Comey’s Firing–Comparisons to Watergate?: Trump’s decision to fire James Comey drew immediate comparisons to the “Saturday Night Massacre” in October 1973, when President Richard M. Nixon ordered the firing of Archibald Cox, the special prosecutor investigating the so-called ‘third-rate burglary’ at the Watergate Hotel and Office Complex Building. What may be important to consider today, 44 years hence, is the prevailing mindset apparently existing in both of these White Houses.

Egil Krogh was a young staffer in the Nixon White House in 1973. He pleaded guilty to criminal conspiracy and served over four years in prison for his part in one of the most blatant of the dirty tricks orchestrated by Nixon. Writing in an opinion piece for The New York Times in 2007, Krogh said: “I finally realized that what had gone wrong in the Nixon White House was a meltdown in personal integrity. Without it, we failed to understand the constitutional limits on presidential power and comply with statutory law….As President Nixon himself said to David Frost during an interview, ‘When the president does it, that means it is not illegal.’ To this day the implications of this statement are staggering.” Fast forward to today, when the United States has a president who said before an adoring crowd that he could shoot someone on the streets of New York City, and he still wouldn’t lose any of his supporters.

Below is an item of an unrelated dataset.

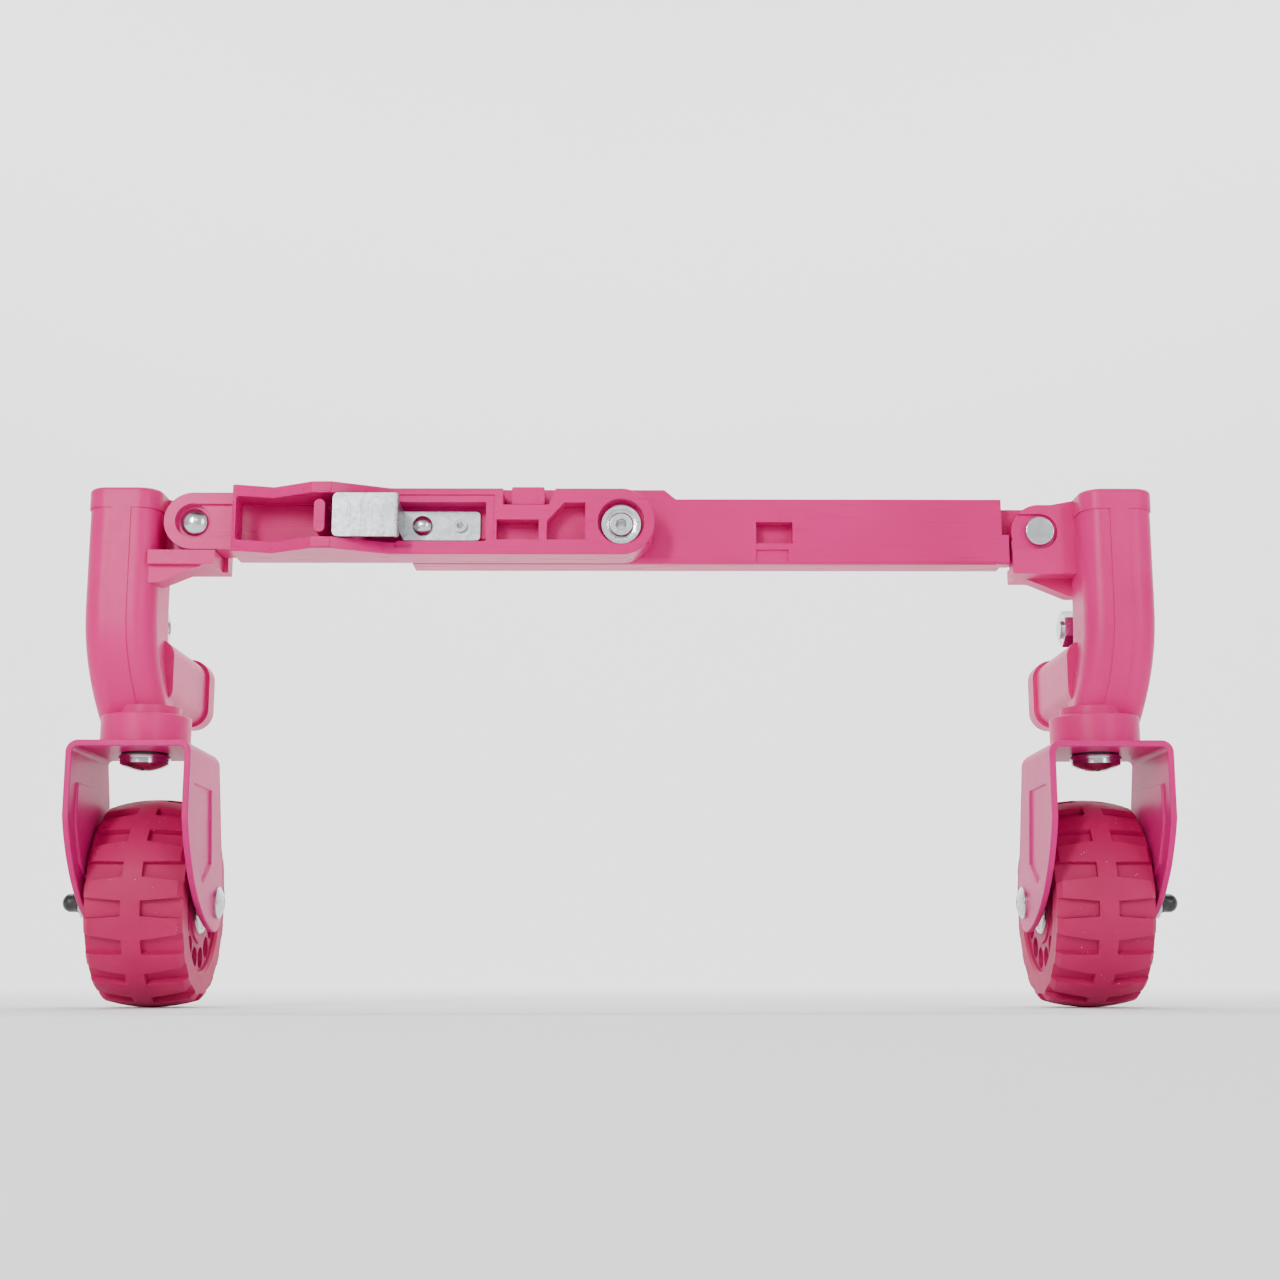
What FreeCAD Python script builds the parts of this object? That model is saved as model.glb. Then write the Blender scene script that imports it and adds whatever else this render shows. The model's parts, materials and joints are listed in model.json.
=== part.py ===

Krogh concluded his piece: “In early 2001, after President Bush was inaugurated, I sent the new White House staff a memo explaining the importance of never losing their personal integrity. In a section addressed specifically to the White House lawyers, I said that integrity required them to constantly ask, is it legal? And I recommended that they rely on well-established legal precedent and not some hazy, loose notion of what phrases like ‘national security’ and ‘commander in chief’ could be tortured into meaning. I wonder if they received my message.”